Limited Depth for Serious Competitors
Competitive board gamers who measure success through skillful play and tight decision-making may find Magical Athlete frustrating. The outcome of a race depends significantly on which racers enter it, on dice rolls, and on how their abilities cascade. A player can make the correct draft and still lose if bad luck strikes mid-race or if an unexpected ability interaction eliminates their racer from contention. Reviewers acknowledge that this is not a game where superior play guarantees victory. The whimsical tone and design philosophy reject that premise entirely. The game is honest about this. It asks: are you here to win, or are you here to have a ridiculous time with people you care about? For those seeking the latter, Magical Athlete is perfect. For those prioritizing the former, other racing games may suit you better.

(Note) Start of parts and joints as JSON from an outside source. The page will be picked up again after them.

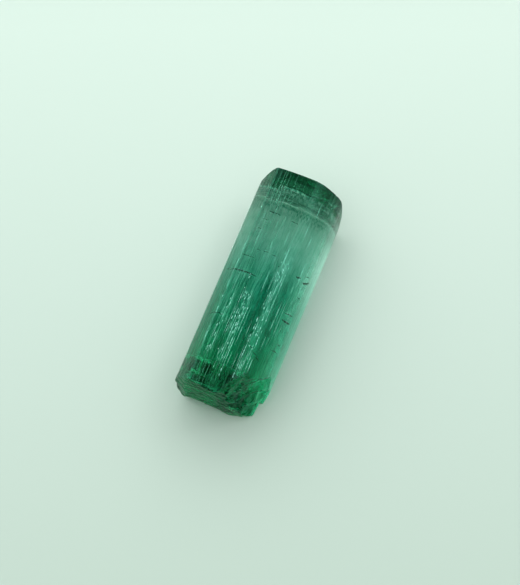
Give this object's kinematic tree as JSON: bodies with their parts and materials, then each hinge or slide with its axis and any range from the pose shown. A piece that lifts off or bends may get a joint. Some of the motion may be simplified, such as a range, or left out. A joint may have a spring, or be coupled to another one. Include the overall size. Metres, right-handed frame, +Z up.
{
  "type": "tourmaline crystal",
  "caption": "Rough clear blue-green tourmaline crystal: a striated prism broken off at both ends, lying on one of its prism faces.",
  "frame": {"origin": "on the surface it rests on, under the middle of its bounding box", "axes": "+Y along the prism from the scarred near end to the far end, +Z up, out of the surface it rests on"},
  "size_m": [0.0074, 0.02, 0.0058],
  "materials": {
    "tourmaline": "vitreous, clear blue-green tourmaline, greyer and paler towards its far end, finely striated along its length"
  },
  "bodies": {
    "root": {"tourmaline_crystal": "tourmaline"}
  },
  "joints": []
}
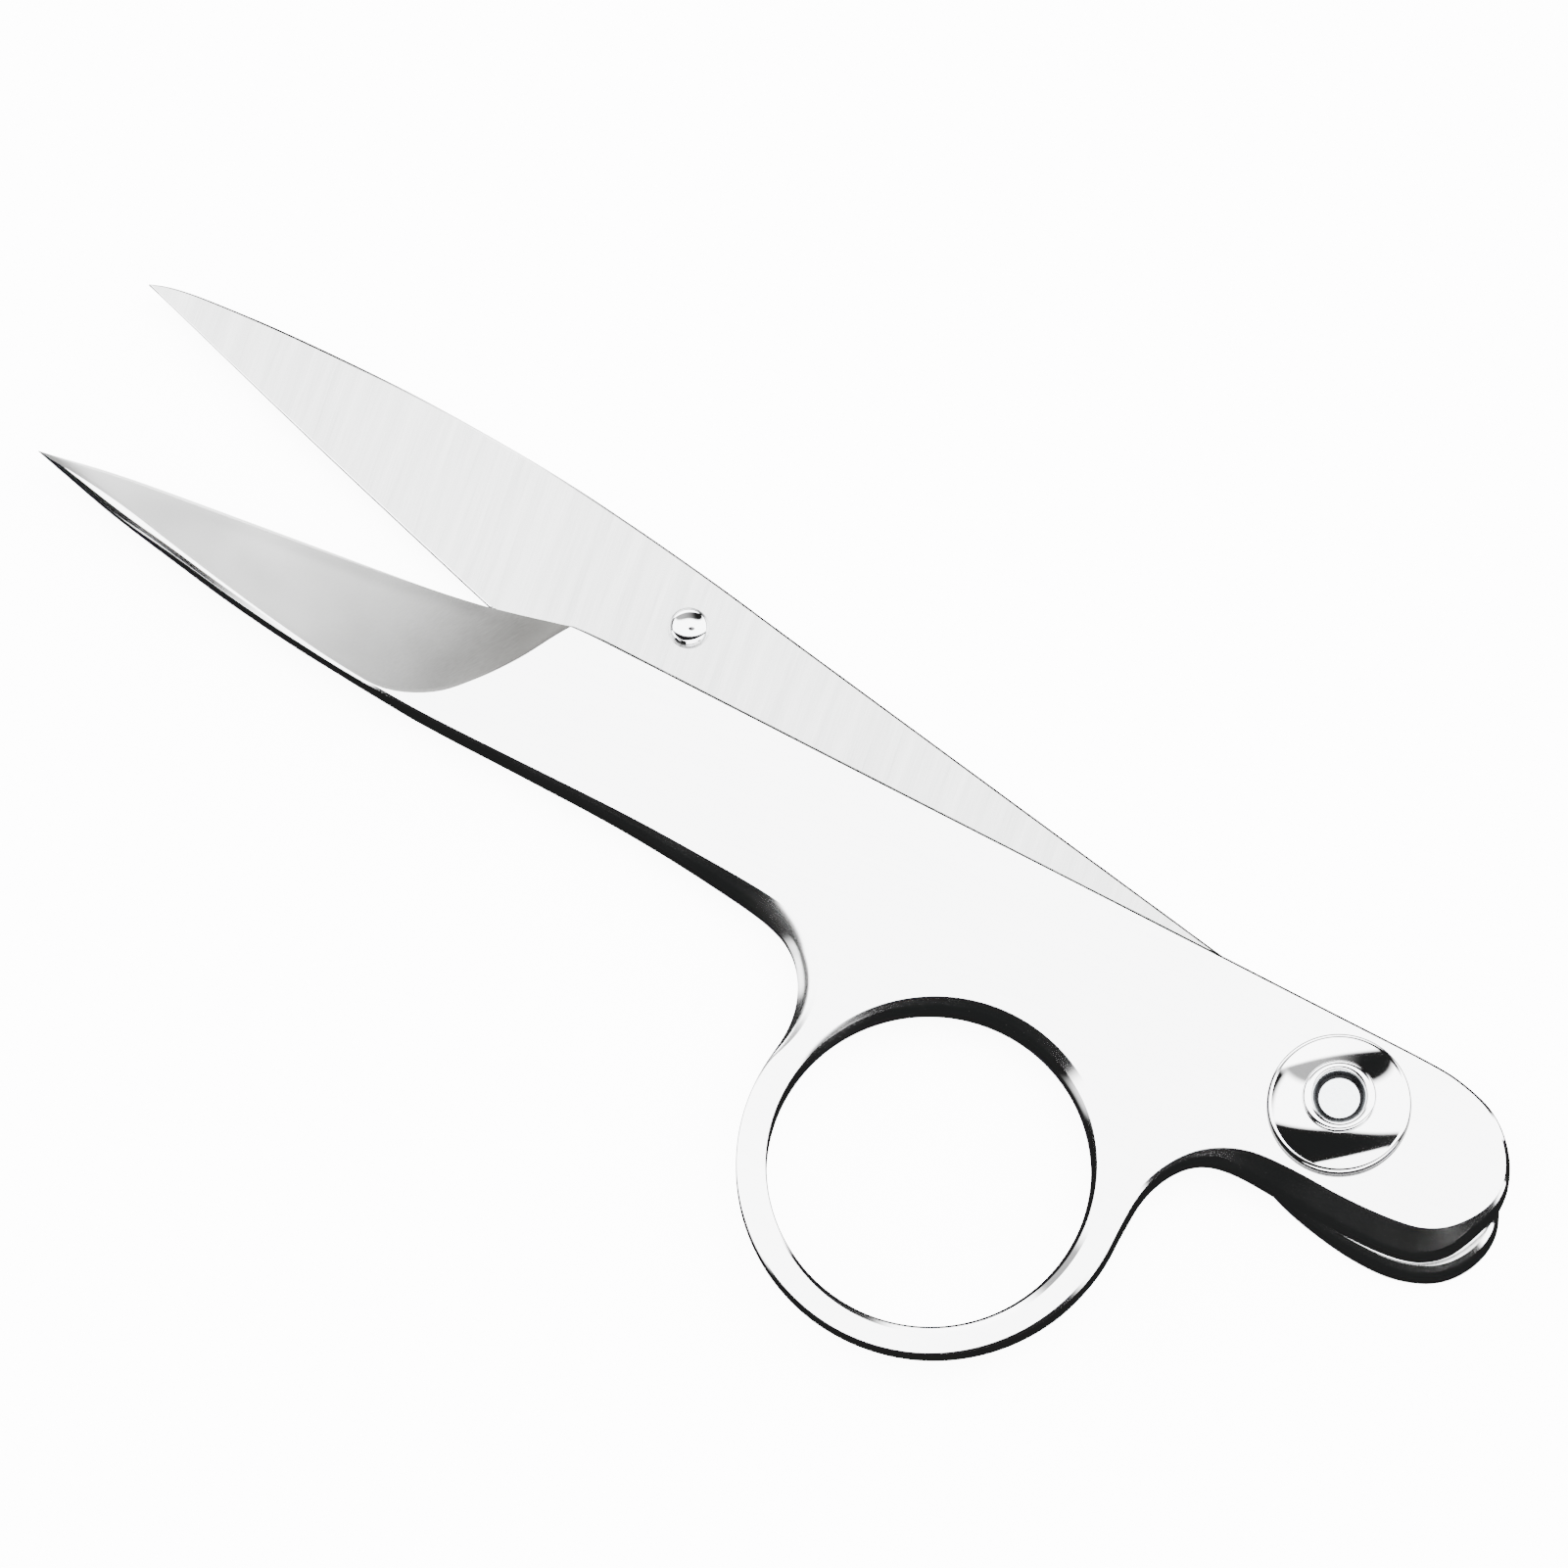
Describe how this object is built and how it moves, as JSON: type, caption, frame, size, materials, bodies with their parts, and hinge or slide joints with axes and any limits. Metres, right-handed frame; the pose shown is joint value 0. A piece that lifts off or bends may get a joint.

If You Enjoy Magical Athlete
If Magical Athlete clicks for you, you likely value social games that prioritize fun and laughter over optimization. Consider King of Tokyo, which blends a simple action economy with monster-themed chaos and player interaction. Hot Streak, also from CMYK Games, offers a similar wacky racing vibe but centers on betting and indirect control rather than direct racing. For pure party games with cascading ridiculous moments, explore Coconuts, where dexterity and chaos collide. If you appreciate the light, drafting-based approach, look toward games that emphasize player choice in setup but randomness in execution.
What Reviewers Are Saying
"Every game that I've played of Magical Athlete has eventually devolved into groups of oohs and aahs as we find ourselves in really fun, silly, wacky situations."
— The Cardboard Herald
"If you're looking for a highly randomized, wacky racing game with very minimal rules so it is pick up and play and just sheer fun, Magical Athlete is worth taking a look at."
— JestaThaRogue
"This is just such a fun game where you pick characters and they have these special powers and then it's basically like an auto battler like you're rolling and moving, but all these powers and the way they interact with each other are just crazy."